Mei, her face remaining neutral, took a long sip of the milk. Inside, however, she was hugging herself with glee. Now she had something embarrassing to throw in Albert's face the next time he made one of his wisecracks about her. She then glanced over at her great-grandmother, wondering if this was one of those "little lessons" that adults seemed to feel they had to give—the kind that were couched in some story about someone else's wrong-doing but were clearly designed to warn you not to behave in the same fashion.

But her great-grandmother was just staring into space in some sort of reverie. She said, "You know, your father spent every summer of his childhood here, rambling around the foothills of the Mynyddeiras with me. You would think he would have warned his son about the importance of not messing with a meddalwyn. But John hadn't been back since he was eleven and was shipped off—as all good little Yus are—to the New Hong Kong Academy. Maybe he just forgot."

My father at Mynyddamore? This was all news to Mei.

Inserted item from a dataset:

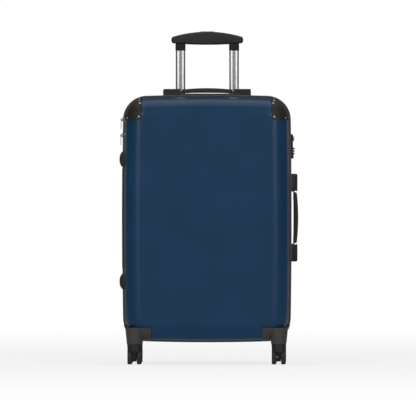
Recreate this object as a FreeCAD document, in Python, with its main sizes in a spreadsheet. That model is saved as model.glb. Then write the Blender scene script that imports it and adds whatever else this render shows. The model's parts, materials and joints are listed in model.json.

But then, she didn't remember either parent ever talking to her about their own childhoods—except to tell her how hard they had both studied, with the implication that she wasn't doing enough. Once she left for boarding school, their instructions to apply herself more to her studies now included their expectation that, along with high grades, she would also make the social connections that would help her excel in a career in science, business, or as a very third best, government. She'd tried to explain to her parents how she was viewed by the other students, but they'd just accused her of being over-sensitive.

The gwynddoeth Eurig, who had been sitting quietly next to her on Tesni's shoulder, leaned over and patted her on the cheek. Mei looked up, startled, and saw that the three women were looking at her with concern.

Her great-grandmother said, "Tesni, why don't you take Mei up and introduce her to her grandparents? I am sure they are anxious to meet their only granddaughter."

She then smiled and said, "You do realize, Mei, that you are the only direct female descendant of Mabel Yu, the woman who designed and built Mynyddamore? Naturally, we all have great hopes for you."